Why am I talking about IoT this week? Well, in-store technology is the first step towards and IoT enabled retail world – and many shoppers already get that having better mobile tech in stores is going to make their lives better.

In fact 73% of them, quizzed by SOTI, attest that it would make them view that company has having great customer service and many would come back for more. And it has worked in practice for Lakeland, which has equipped its staff with iPads and seen marvellous results.

According to Lakeland’s director of operations, Gary Marshall, “We have found the key to this is to bring the personalised experience shoppers get while online to our high street stores.

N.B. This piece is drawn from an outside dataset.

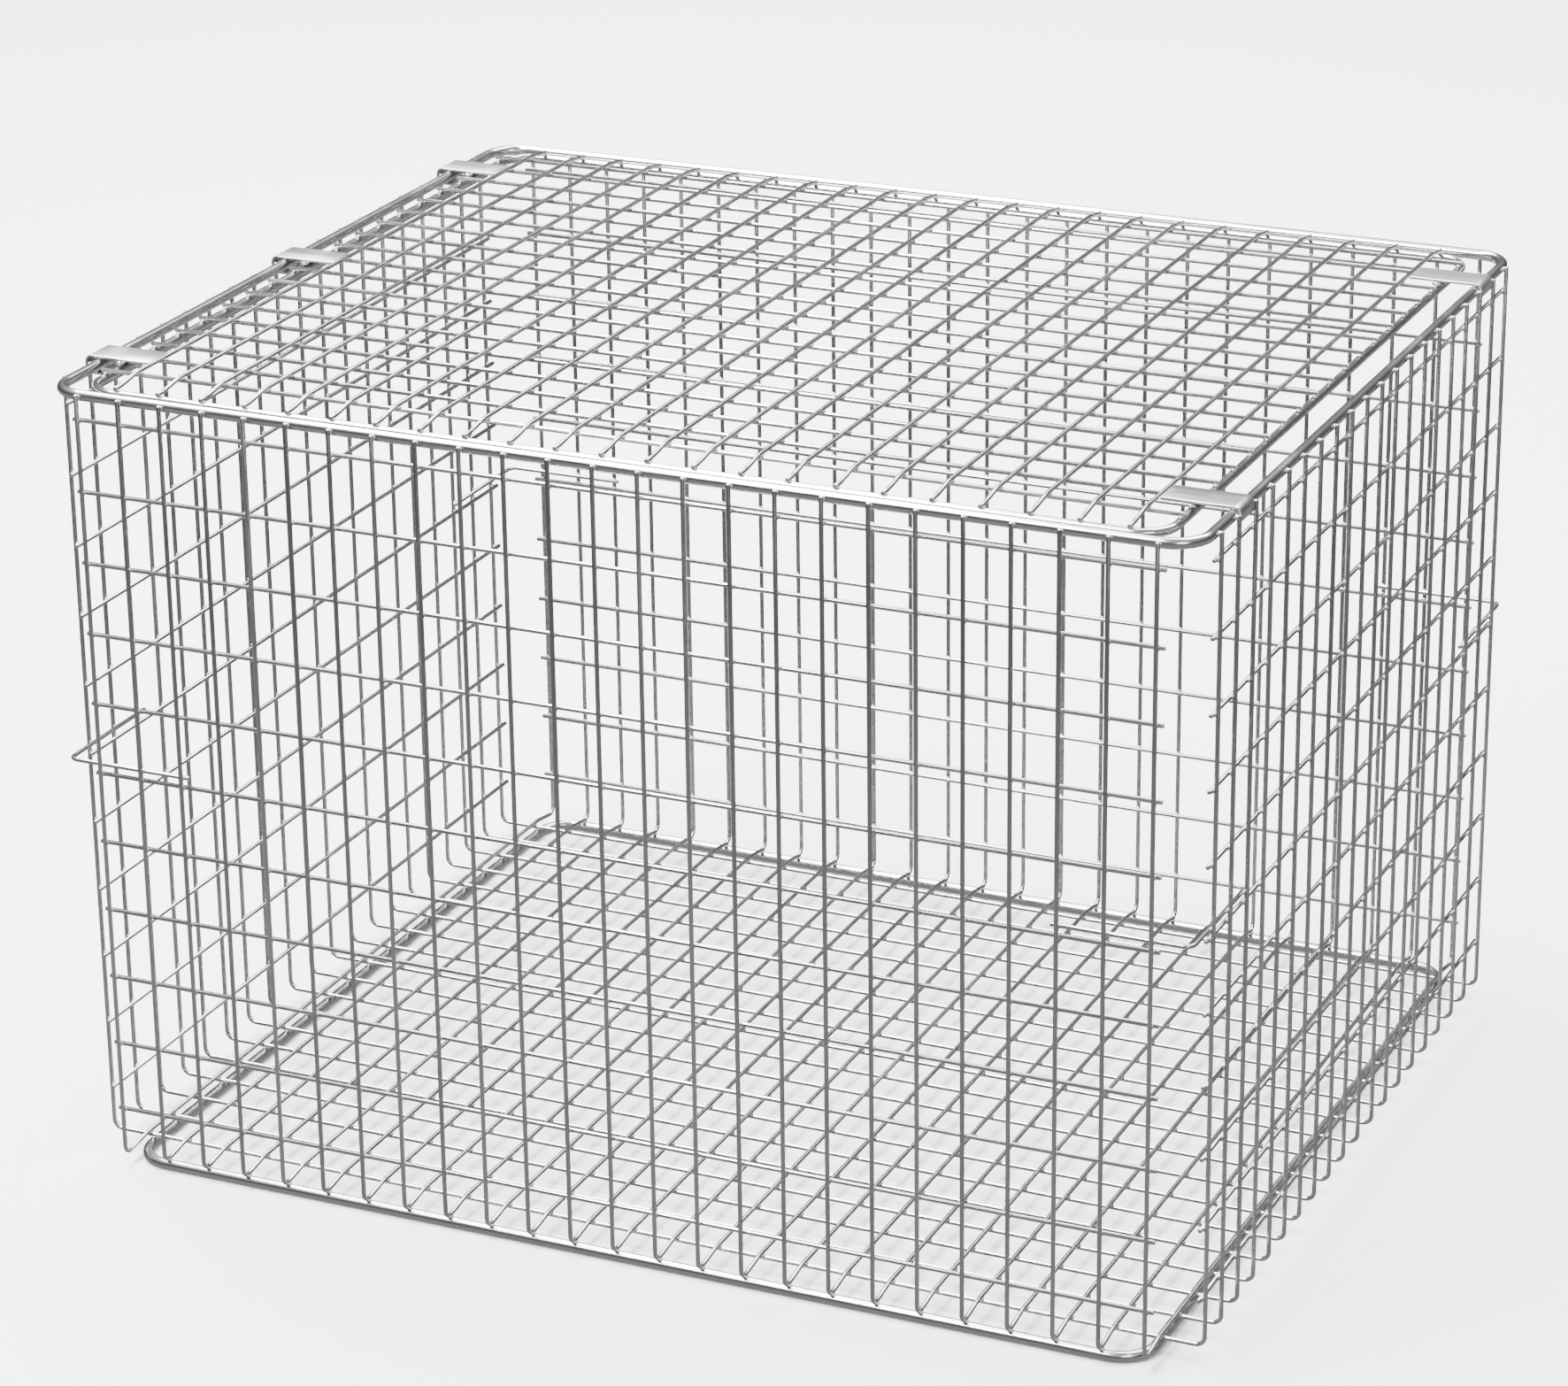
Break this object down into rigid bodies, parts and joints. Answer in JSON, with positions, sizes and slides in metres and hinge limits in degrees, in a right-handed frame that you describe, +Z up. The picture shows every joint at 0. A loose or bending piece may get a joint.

For example, our staff are equipped with tablets to provide a more interactive and personal shopping experience.”

What’s this got to do with IoT? Well, in store tech like this is the first step within the retail world of reaching out to connect everything to everything. IoT will be a web of interconnection, but many of the connections are still siloed within industries. Like fungus, IoT starts with isolated clumps that eventually join up. In store mobile tech is the seed of the retail clump.

Where this all gets really interesting is how the other ‘clumps’ are developing. IoT already has quite a head start in the worlds of manufacturing, logistics, warehousing and distribution – in fact in the entire value chain that supplies retailers with goods.

Ocado , for instance, has invested heavily in creating a robot-run warehouse using IoT. Even The Zoological Society of London (ZSL) is using IoT to monitor animals in the wild and share their antics online using the Iridium satellite network and a bunch of remote cameras.

Many logistics firms and delivery companies already closely map and monitor their vehicles – not just for location, but speed, traffic and more to build on going pictures of what road conditions average out at. This can be used to save fuel (and time and money), as well as prevent goods spoiling and other issues.

IoT in logistics can also prevent breakdowns by allowing for predictive maintenance, something pioneered in the airline industry and now widespread in haulage and delivery.

Where does this relate to you, the retailer and your in-store tech? Well, your ‘clump’ can start to extend your in store tech to not only give you better customer service but to also learn far more about your customers and their habits. All this data can then be shared back up the line to your warehouse, to your deliveries, to your logistics team and back to your manufacturers (and, of course, to their suppliers and logistics and deliveries and warehouses and all the way back to the raw materials in the earth – that is how far reaching IoT can be).

How do you get there? Well it’s not really that hard: you are already starting to do it if you are looking at inventory management and, if you have shops, in-store technology. In fact, we have already outlined the things you need to think about first, with these four things every consumer-facing brand needs to know about IoT.

All IoT is is the sharing of data – the right bits of data with the right people at the right time – and you are already rich in data. There will be some business process changes and you may find that IoT, down the line, changes your whole business – but what a business it will be!

Right now we are at the early stages of this and many retailers have it on their plan but are, rightly, not sure how to get it off the ground. Of course, there will be much talk of this at Internet Retailing Expo on 27-28 April – not least in the Connected Store of the Future track – but there are many other, niche events that aim to get C-level staff in retail, manufacture and logistics working together to make this happen: you should get your top man along to one as this is the next stage in retail… this is retail 4.0.